Chapter 13. Async in WinRT Applications
For those who aren’t already familiar with WinRT, I’ll give a brief overview of the technology before moving on to explore how async and WinRT work together.
What Is WinRT?
WinRT (or Windows Runtime) is a group of APIs that are used in Windows 8 applications that run on Windows 8 and Windows RT for ARM processors. One of the design goals of the WinRT APIs is responsiveness, achieved by asynchronous programming. All methods that could take longer than 50ms are asynchronous.

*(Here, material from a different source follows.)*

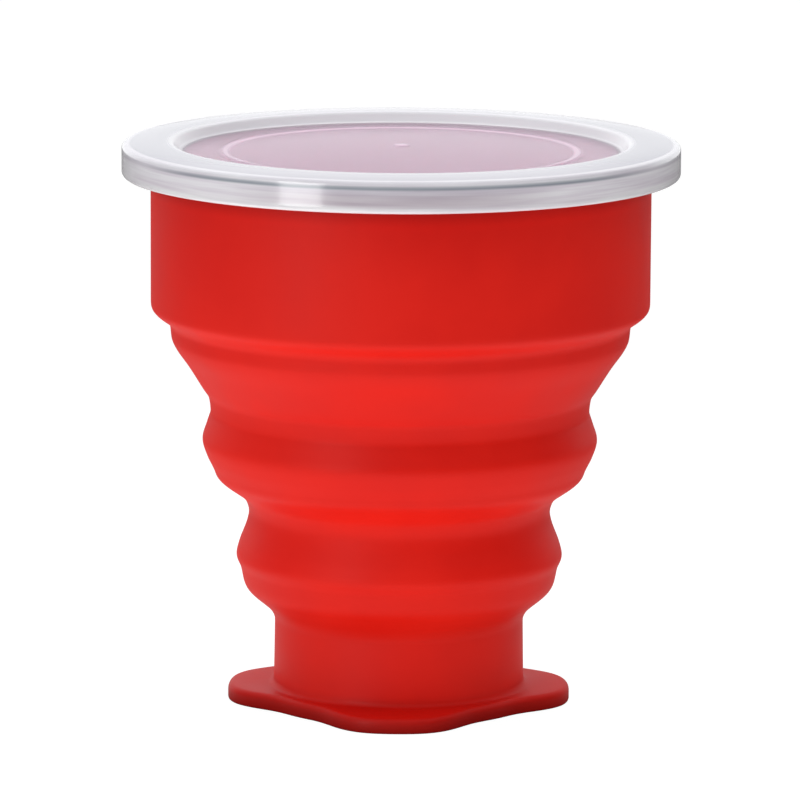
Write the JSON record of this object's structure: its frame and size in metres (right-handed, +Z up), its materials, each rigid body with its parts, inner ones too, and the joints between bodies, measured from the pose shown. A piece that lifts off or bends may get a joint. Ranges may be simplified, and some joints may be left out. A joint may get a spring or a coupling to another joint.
{
  "type": "collapsible travel cup",
  "caption": "Collapsible silicone travel cup: a stepped round wall that folds down ring by ring, a base plate with pull tabs, and a frosted press-on lid.",
  "frame": {"origin": "centre of the base plate's underside, on the surface the cup stands on", "axes": "+Z up along the cup's axis; +X and +Y each through a pull tab of the base plate"},
  "size_m": [0.088, 0.088, 0.0895],
  "materials": {
    "silicone": "satin",
    "lid_plastic": "satin"
  },
  "bodies": {
    "foot": {"base_plate": "silicone", "foot_wall": "silicone"},
    "lower_ring": {"lower_web": "silicone", "lower_ring": "silicone"},
    "upper_ring": {"middle_web": "silicone", "upper_ring": "silicone"},
    "rim": {"upper_web": "silicone", "rim_band": "silicone", "rim_lip": "silicone"},
    "lid": {"lid": "lid_plastic"}
  },
  "joints": [
    {"name": "lower_fold", "type": "slide", "parent": "foot", "child": "lower_ring", "axis": [0, 0, 1], "range_m": [-0.016, 0], "deforming": ["lower_web"]},
    {"name": "middle_fold", "type": "slide", "parent": "lower_ring", "child": "upper_ring", "axis": [0, 0, 1], "range_m": [-0.0205, 0], "deforming": ["middle_web"]},
    {"name": "upper_fold", "type": "slide", "parent": "upper_ring", "child": "rim", "axis": [0, 0, 1], "range_m": [-0.021, 0], "deforming": ["upper_web"]},
    {"name": "lid_lift", "type": "slide", "parent": "rim", "child": "lid", "axis": [0, 0, 1], "range_m": [0, 0.06]}
  ]
}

It is designed to be used uniformly from three completely different technology stacks: .NET, JavaScript, and native code (usually C++). To achieve this, the APIs are all defined in a common metadata format called WinMD. Each of the languages can then compile against the WinMD definition of the API, without any need for a language-specific wrapper. This system is called projection, where each compiler or interpreter projects the WinRT type to be used as a normal type in the language.
Note
WinMD is based on the .NET assembly metadata format, so the constructs that are available are very similar to .NET: classes interfaces, methods, properties, attributes, etc. There are differences, though; for example, generic types are legal, but generic methods aren’t.
The majority of WinRT is implemented in native code, but you can also write WinRT components in C#, which you or others can then consume from any of the supported languages.
Because the WinRT interfaces are not .NET, the API provided ...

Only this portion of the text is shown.